The small leatherworkers of Italy and France believe this torrent means annihilation even though they had a decade’s warning of the end of quotas last year. About 30 manufacturers have complained to the Commission.
Mandelson certainly does not want a repeat of the humiliation of the bra wars. Clothes, already ordered by European shops, piled up at the docks because the quotas had been filled. This time he has chosen levies, not quotas, to avoid that problem.
But his reasoning appears to owe more to politics than to economics. The report does offer some economic claims. It argues that there is evidence of “dumping” and subsidies by China and Vietnam which amount to unfair competition.
Peter Power, his spokesman, said this week that support included “cheap finance, non-market land rent, tax breaks and improper asset valuation”.
Perhaps. But this is murky territory. The Commission cannot be faulted on ambition for declaring that it can find financial details of the Chinese economy with enough solidity to make this judgment. But China and Vietnam can easily challenge the analysis — and at great length, and expense. They say that lower labour costs, above all, let them make shoes so cheaply.

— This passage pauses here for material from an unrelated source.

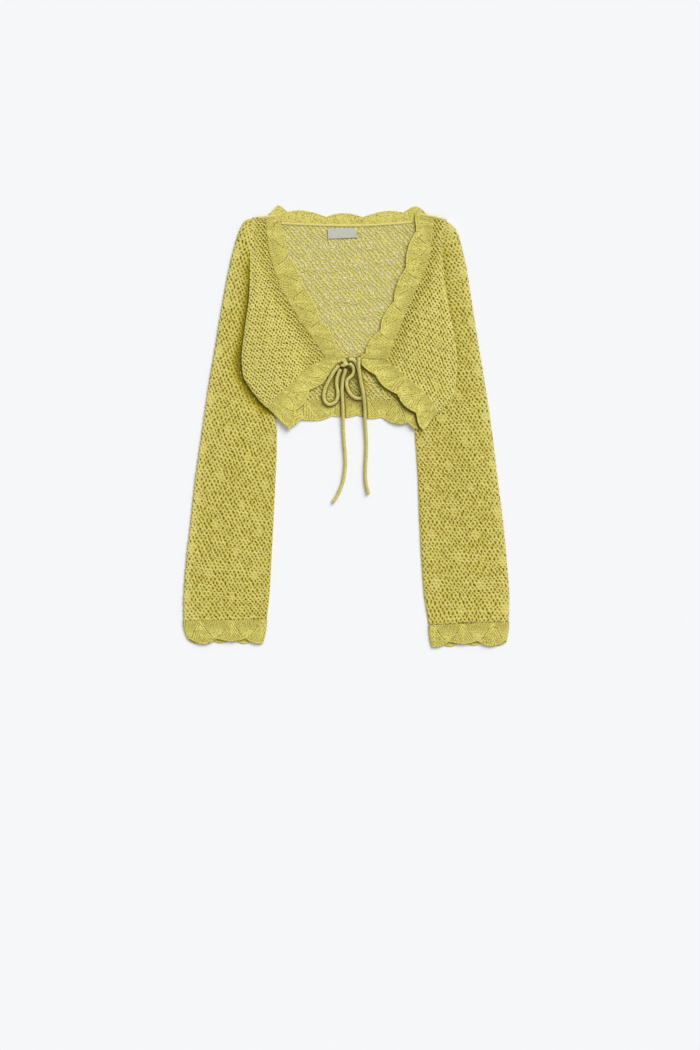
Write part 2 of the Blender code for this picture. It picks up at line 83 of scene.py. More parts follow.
FrontRow = namedtuple("FrontRow", "outer_x outer_y join_x join_y edge_x edge_y depth")
FRONTS = {
    "left": rows_of(
        FrontRow,
        (-140, 313, -122, 314.5, -103, 315.5, 2.5), (-143, 265, -116, 262, -88, 260, 3),
        (-144, 212, -99, 209, -64, 211, 3.5), (-149, 169, -73, 164, -40, 163, 3.5),
        (-154.5, 130, -46, 124, -16, 122, 3), (-157, 103, -32, 102, -2, 98, 3),
        (-154, 74, -62, 86, -29, 74, 5), (-143, 55.5, -85, 61, -55.5, 54, 5.5),
        (-132, 40.5, -103.5, 46, -76, 24, 6), (-121, 29, -117, 27, -86, -4, 0),
    ),
    "right": rows_of(
        FrontRow,
        (149, 310, 130, 314.5, 103, 319, 1.5), (143, 280, 129, 289, 104, 292, 6),
        (144, 238, 121, 241, 89, 238, 5.5), (151, 190, 97.5, 191, 71, 188, 6),
        (160, 145, 79, 145, 51, 145, 6), (165, 112, 65, 109, 28.5, 110, 1),
        (166, 98, 59, 99, 16.5, 101, 4), (165, 73, 77, 85, 44, 76.5, 5.5),
        (160.5, 46, 104, 62, 76, 48, 5.5), (147, 29, 125, 40.5, 104, 20, 5),
        (138, 20, 136, 22.5, 116, -6, 0),
    ),
}
CORNER_ROW = {"left": 5, "right": 6}  # where the neck band ends and the hem band starts
INWARD = {"left": 1, "right": -1}  # towards the body, along X

BackRow = namedtuple("BackRow", "y dip")
BACK = rows_of(BackRow, (311, 9), (265, 4), (212, 2), (160, 0), (103, 0), (40, 0))

BandRow = namedtuple("BandRow", "join_x join_y edge_x edge_y depth")
NECK_BAND_BACK = rows_of(
    BandRow,
    (-122, 311, -118.5, 315.5, 12), (-88, 304.5, -88, 321.5, 5), (-31, 302, -31, 314.5, 6.5),
    (24.5, 301.5, 24.5, 314, 5), (83, 303.5, 84.5, 320.5, 11.5), (130, 309, 126.5, 314, 0),
)
HEM_BAND_BACK = rows_of(
    BandRow,
    (-129.5, 39.5, -88.5, -0.5, 4), (-89, 39.5, -67, 10.5, 6), (-37, 39.5, -22, 16, 4),
    (8, 39.5, 16, 17, 4.5), (53, 39.5, 53, 14, 6), (101, 39.5, 92, 5.5, 5), (155, 39.5, 114.5, -3.5, 0),
)

RingRow = namedtuple("RingRow", "outer_x outer_y inner_x inner_y")
SLEEVES = {
    "left": rows_of(
        RingRow,
        (-140, 313, -118, 106), (-154.5, 306.5, -117, 99), (-164, 286, -115.5, 90),
        (-171, 262, -113.5, 78), (-179, 227, -111, 63), (-188, 178, -108, 43), (-197.5, 121, -105.5, 20),
        (-208, 58, -104, -7), (-218, -11, -104, -38), (-227, -74, -106, -80), (-234.5, -142, -109, -142),
        (-241, -200, -112, -200), (-245, -253, -115, -254), (-245, -291, -119, -288.5),
    ),
    "right": rows_of(
        RingRow,
        (149, 310, 122, 110), (163.5, 297.5, 121, 102), (170.5, 281, 119.5, 92), (176.5, 258, 117, 79),
        (183, 226, 113.5, 63), (190.5, 175, 109, 43), (199.5, 119, 104, 20), (209.5, 58, 102, -7),
        (219.5, -11, 104.5, -38), (227, -74, 107, -80), (235.5, -142, 109, -142), (241, -200, 112, -200),
        (245, -253, 116, -254), (244, -292.5, 123, -297.5),
    ),
}
CUFF_ENDS = {"left": RingRow(-237, -318.5, -125, -318), "right": RingRow(240, -321, 127, -323)}
CUFF_DEPTHS = (8.0, 4.0, 8.0, 7.5, 6.5, 7.5)
CUFF_ON_TOP = 2.75  # scallops on the upper wall
CUFF_WIDTH = 31

Hill = namedtuple("Hill", "x y reach_x reach_y height")  # where the fronts stand off the back
HILLS = rows_of(
    Hill,
    (-112, 135, 52, 95, 2.2), (118, 140, 58, 95, 2.2), (-85, 55, 60, 40, 1.2), (92, 40, 52, 48, 2.4),
    (88, 235, 45, 75, 1.2), (52, 140, 38, 50, 1),
)
LABEL_CORNERS = ((-28, 281), (16, 283), (14, 298), (-28.5, 296.5))
LABEL_SIZE = (45, 16)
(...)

Many think that if Europe’s producers are to save themselves they will have to concentrate on making designer shoes or on marketing shoes made elsewhere. But they cannot hold back the wave.
Mandelson might think his plan a good compromise between the shoemakers’ clamour for much higher tariffs and the need for lower prices.
But the question is whether, as Trade Commissioner, he should be engaged in this bartering at all. In the interests of competitiveness he should be heavily favouring consumers.
As a further political gesture he has exempted children’s shoes (and sports shoes) from the tariffs. So he will be spared declarations that he has deformed the toes of Europe’s children when their parents could not afford new shoes.
But that only weakens the economic claims that are supposed to justify these quotas. If Europe’s consumers deserve cheaper children’s shoes, then they deserve cheaper adult ones too. He is doing Europe no favours by ignoring its stark problems in competing with the giants of the developing world.